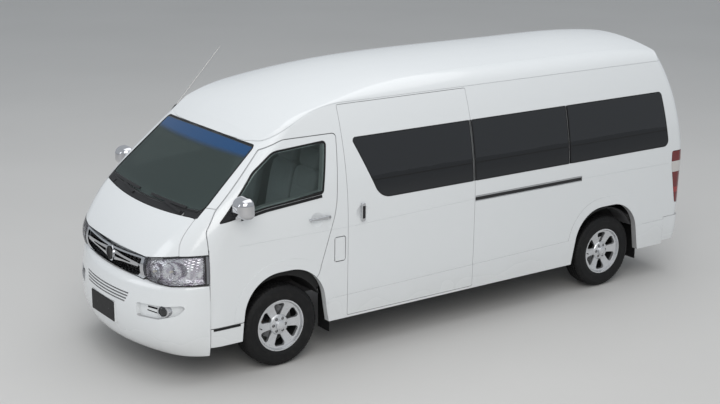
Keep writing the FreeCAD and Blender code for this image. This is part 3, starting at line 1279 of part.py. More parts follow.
def make_wipers():
    """Two parked wipers, lying on the glass above the cowl."""
    wipers = []
    for y, reach in ((-420, 560), (330, 520)):
        blade = ((y - reach / 2, 1352, 0), (y + reach / 2, 1352, 0),
                 (y + reach / 2, 1364, 0), (y - reach / 2, 1364, 0))
        arm = ((y - 20, 1356, 0), (y + 240, 1330, 0), (y + 240, 1316, 0), (y - 20, 1344, 0))
        strips = [largest(layer(-9, GLASS_INSET - 2 * SEAT).common(front_prism(outline, x_at(300), NOSE_X)))
                  for outline in (blade, arm)]
        pivot_y = y + 228
        cowl_x = COWL_FRONT_X - COWL_FRONT_RADIUS + math.sqrt(COWL_FRONT_RADIUS ** 2 - pivot_y ** 2)
        pivot_x = x_at(cowl_x - 32)
        pivot = rod((pivot_x, pivot_y, 1280), (pivot_x, pivot_y, 1326), 12)
        wipers.append(largest(fused(strips + [pivot.cut(shell(COWL_INSET - SEAT))])))
    return wipers


def make_antenna():
    """The whip on the right front pillar."""
    foot = Vector(x_at(62), -775, 1815)
    tip = Vector(x_at(-440), -800, 2325)
    whip = Part.makeCylinder(3, (tip - foot).Length, foot, tip - foot)
    return largest(whip.fuse(Part.makeCylinder(8, 60, foot, tip - foot)).cut(shell(-SEAT)))


def make_engine():
    """The engine with its gearbox, as one plain block."""
    low, high = RAIL_BASE_Z + 12, PLATFORM_Z - 40
    return box(x_at(-700), x_at(120), -ENGINE_HALF_WIDTH, ENGINE_HALF_WIDTH, low, high)


def make_exhaust():
    """The exhaust pipe with its silencer and a hanger."""
    points = [(x_at(-700) - SEAT, 180, 452), (x_at(-770), 180, 452), (x_at(-860), 180, 340),
              (x_at(-1900), 180, 330),
              (x_at(-2300), -250, 330), (x_at(-3040), -250, 330)]
    pipe = bent_tube(points, 24, 90)
    silencer = rod((x_at(-2500), -250, 330), (x_at(-3000), -250, 330), 78)
    hanger = box(x_at(-2710), x_at(-2690), -260, -240, 380, RAIL_BASE_Z + 20 - SEAT)
    return fused([pipe, silencer, hanger])


def make_fuel_tank():
    """The fuel tank between the axles on the left."""
    return box(x_at(-1750), x_at(-1000), RAIL_Y + RAIL_WIDTH / 2 + SEAT, 820, 300, FLOOR_Z - 45)


def make_spare_wheel():
    """The spare wheel slung flat below the rear floor."""
    x = TAIL_X + SPARE_BACK_X
    z = RAIL_BASE_Z + 20 - SEAT - SPARE_THICKNESS
    wheel = Part.makeCylinder(TYRE_RADIUS - 2, SPARE_THICKNESS, Vector(x, 0, z))
    return wheel.makeFillet(35, [e for e in wheel.Edges if e.Length > 500])


def make_mudflaps():
    """Flaps behind the four wheels."""
    flaps = []
    for x in (x_at(-472), REAR_AXLE_X - 452):
        for s in (1, -1):
            y0, y1 = sorted((s * 705, s * 868))
            flaps.append(box(x - 6, x, y0, y1, 185, FLOOR_Z - SEAT))
    return Part.makeCompound(flaps)


def make_plate(front):
    """A blank number plate, at the front or on the tailgate."""
    z = PLATE_Z if front else REAR_PLATE_Z
    x = NOSE_X - 4 + SEAT if front else rear_plate_x() - SEAT - 3
    plate = box(x, x + 3, -PLATE_WIDTH / 2, PLATE_WIDTH / 2, z - PLATE_HEIGHT / 2, z + PLATE_HEIGHT / 2)
    return plate.cut(plate_holes(x - 20, x + 20, z))


def rear_plate_x():
    """The flat floor of the tailgate's recess for the rear plate."""
    return TAIL_X + 24


def save(name, shape):
    """Write one piece to its file."""
    solids = shape.Solids
    if not solids or not all(s.isValid() for s in solids):
        print("check", name, "solids", len(solids))
    clean = solids[0] if len(solids) == 1 else Part.makeCompound(solids)
    clean.exportStep("parts/" + name + ".step")
    print(name, len(solids), round(clean.Volume / 1e6, 3))


def main():
    os.makedirs("parts", exist_ok=True)
    panels = Panels()
    save("roof_cap", make_roof(panels))
    left, right = make_sides(panels)
    save("body_side_left", left)
    save("body_side_right", right)
    door, handle = make_front_door(panels), make_handle()
    save("door_left", door)
    save("door_right", mirrored(door))
    save("handle_left", handle)
    save("handle_right", mirrored(handle))
    glass = window_glass(FRONT_DOOR_GLASS)
    save("door_window_left", glass)
    save("door_window_right", mirrored(glass))
    save("sliding_door", make_sliding_door(panels))
    save("sliding_handle", make_sliding_handle())
    save("slide_rail", make_slide_rail())
    panes = [window_glass(outline) for outline in (SLIDING_GLASS, MIDDLE_GLASS, REAR_GLASS)]
    save("side_windows", Part.makeCompound(panes + [mirrored(p) for p in panes]))
    save("cab_frame", make_cab_frame())
    save("bonnet", make_bonnet())
    save("front_fenders", both_sides(make_fender()))
    save("cowl", make_cowl())
    save("windscreen", make_windscreen())
    save("grille", make_grille())
    save("grille_mesh", make_grille_mesh())
    lens, housing = make_headlamp()
    save("headlamps", both_sides(housing))
    save("headlamp_lenses", both_sides(lens))
    save("front_bumper", make_front_bumper())
    save("fog_lamps", make_fog_lamps())
    save("rear_bumper", make_rear_bumper())
    save("tailgate", make_tailgate(panels))
    save("tailgate_window", make_tailgate_window())
    save("tail_lamps", make_tail_lamps())
    save("floor_pan", make_floor())
    save("chassis", make_chassis())
    for name, x, s in (("front_left", FRONT_AXLE_X, 1), ("front_right", FRONT_AXLE_X, -1),
                       ("rear_left", REAR_AXLE_X, 1), ("rear_right", REAR_AXLE_X, -1)):
        tyre, rim = make_tyre(x, WHEEL_Y), make_rim(x, WHEEL_Y)
        save("tyre_" + name, tyre if s > 0 else mirrored(tyre))
        save("rim_" + name, rim if s > 0 else mirrored(rim))
    knuckle = make_knuckle()
    save("knuckle_left", knuckle)
    save("knuckle_right", mirrored(knuckle))
    save("front_suspension", make_front_suspension())
    save("rear_axle", make_rear_axle())
    save("cab_seats", make_cab_seats())
    save("passenger_seats", make_passenger_seats())
    save("dashboard", make_dashboard())
    save("steering_wheel", make_steering_wheel())
    mirror = make_mirror()
    save("mirror_left", mirror)
    save("mirror_right", mirrored(mirror))
    save("engine", make_engine())
    save("exhaust", make_exhaust())
    save("fuel_tank", make_fuel_tank())
    save("spare_wheel", make_spare_wheel())
    save("fuel_flap", make_fuel_flap())
    save("wipers", Part.makeCompound(make_wipers()))
    save("antenna", make_antenna())
    save("mudflaps", make_mudflaps())
    save("plate_front", make_plate(True))
    save("plate_rear", make_plate(False))


if __name__ == "__main__":
    main()
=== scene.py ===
"""High-roof minibus: finishes for its panels, glass and running gear, and the trim that rides on them."""
import math

import bmesh
import bpy
from bpy.props import FloatProperty, FloatVectorProperty, IntProperty, PointerProperty
from bpy.types import Operator, Panel, PropertyGroup
from mathutils import Matrix, Vector
from mathutils.bvhtree import BVHTree


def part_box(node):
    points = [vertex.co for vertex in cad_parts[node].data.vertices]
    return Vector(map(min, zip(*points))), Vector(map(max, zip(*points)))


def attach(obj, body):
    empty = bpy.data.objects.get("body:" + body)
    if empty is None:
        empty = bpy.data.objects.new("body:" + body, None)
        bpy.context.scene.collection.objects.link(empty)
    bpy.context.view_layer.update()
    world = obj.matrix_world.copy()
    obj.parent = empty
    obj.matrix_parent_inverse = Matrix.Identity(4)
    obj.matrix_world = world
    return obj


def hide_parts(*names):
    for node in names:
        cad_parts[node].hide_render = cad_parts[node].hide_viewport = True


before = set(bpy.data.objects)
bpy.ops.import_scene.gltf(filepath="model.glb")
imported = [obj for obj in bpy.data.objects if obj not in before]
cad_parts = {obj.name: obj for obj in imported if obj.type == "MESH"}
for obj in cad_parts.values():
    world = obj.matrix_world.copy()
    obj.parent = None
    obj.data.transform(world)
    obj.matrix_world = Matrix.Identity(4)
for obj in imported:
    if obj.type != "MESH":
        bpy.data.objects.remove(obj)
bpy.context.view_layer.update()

bl_info = {
    "name": "Minibus finishes and trim",
    "version": (1, 0, 0),
    "blender": (4, 5, 0),
    "location": "View3D > Sidebar > Minibus",
    "description": "Dresses the minibus frame with paint, glass, tyres, seats and small trim",
    "category": "Add Mesh",
}

FRONT_AXLE = 1.715
REAR_AXLE = -1.845
TYRE_RADIUS = 0.342
WHEEL_Y = 0.8
WHEELS = (("front_left", FRONT_AXLE, 1), ("front_right", FRONT_AXLE, -1),
          ("rear_left", REAR_AXLE, 1), ("rear_right", REAR_AXLE, -1))
SIDES = (("left", 1), ("right", -1))

# Outlines, as across, up and corner radius; side ones are measured ahead of the front axle
DOOR_GLASS = ((0.568, 1.280, 0.008), (0.235, 1.634, 0.300), (0.040, 1.772, 0.160), (-0.462, 1.800, 0.034),
              (-0.388, 1.383, 0.040), (0.150, 1.343, 0.400))
SIDE_GLASSES = (
    ((-0.694, 1.789, 0.030), (-0.938, 1.268, 0.160), (-1.925, 1.268, 0.012), (-1.925, 1.789, 0.012)),
    ((-1.945, 1.789, 0.012), (-1.945, 1.268, 0.012), (-3.038, 1.268, 0.012), (-3.038, 1.789, 0.012)),
    ((-3.050, 1.789, 0.012), (-3.050, 1.268, 0.012), (-4.325, 1.268, 0.060), (-4.262, 1.789, 0.045)),
)
SCREEN = ((0.718, 1.806, 0.045), (0.790, 1.347, 0.060), (0.0, 1.318, 9.0), (-0.790, 1.347, 0.060),
          (-0.718, 1.806, 0.045), (0.0, 1.824, 15.0))
GATE_GLASS = ((0.655, 1.265, 0.060), (0.592, 1.880, 0.060), (-0.592, 1.880, 0.060), (-0.655, 1.265, 0.060))
MIRROR_GLASS = ((0.943, 1.348, 0.022), (1.093, 1.353, 0.030), (1.088, 1.469, 0.030), (0.957, 1.469, 0.026))
LAMP_BOWLS = ((0.632, 0.908), (0.762, 0.925))
# Slots in the fog lamps' recesses, as ends across and up, then width
FOG_SLOTS = (((0.565, 0.612), (0.680, 0.612), 0.014), ((0.560, 0.583), (0.676, 0.578), 0.008))
VALVE_RADIUS = 0.176
# The photo's camera: lens and sensor in mm, place in m, and yaw, pitch and roll in radians
CAMERA_LENS, CAMERA_SENSOR = 69.37, 36.0
CAMERA_PLACE = (7.20781, 9.78072, 4.25973)
CAMERA_TURN = (4.09929, 0.26998, 0.00664)
FOG_LAMP = (0.728, 0.606)
# Passenger rows: place ahead of the front axle, widths of the left and right seats, outer edge
SEAT_ROWS = ((-1.450, 0.44, 0.86, 0.84), (-2.250, 0.44, 0.86, 0.84), (-2.950, 0.44, 0.70, 0.84),
             (-3.950, 0.40, 0.62, 0.64))
CAB_SEAT = -0.380
CAB_FLOOR, SALOON_FLOOR = 0.8003, 0.6403


# Shader expressions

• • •

• Instruction
Nothing outside the span should appear: copy exactly from the line with "cad_parts[node].hide_render = cad_parts[node].hide_viewport" through the line with "bpy.data.objects.remove(obj)".

• The output
        cad_parts[node].hide_render = cad_parts[node].hide_viewport = True


before = set(bpy.data.objects)
bpy.ops.import_scene.gltf(filepath="model.glb")
imported = [obj for obj in bpy.data.objects if obj not in before]
cad_parts = {obj.name: obj for obj in imported if obj.type == "MESH"}
for obj in cad_parts.values():
    world = obj.matrix_world.copy()
    obj.parent = None
    obj.data.transform(world)
    obj.matrix_world = Matrix.Identity(4)
for obj in imported:
    if obj.type != "MESH":
        bpy.data.objects.remove(obj)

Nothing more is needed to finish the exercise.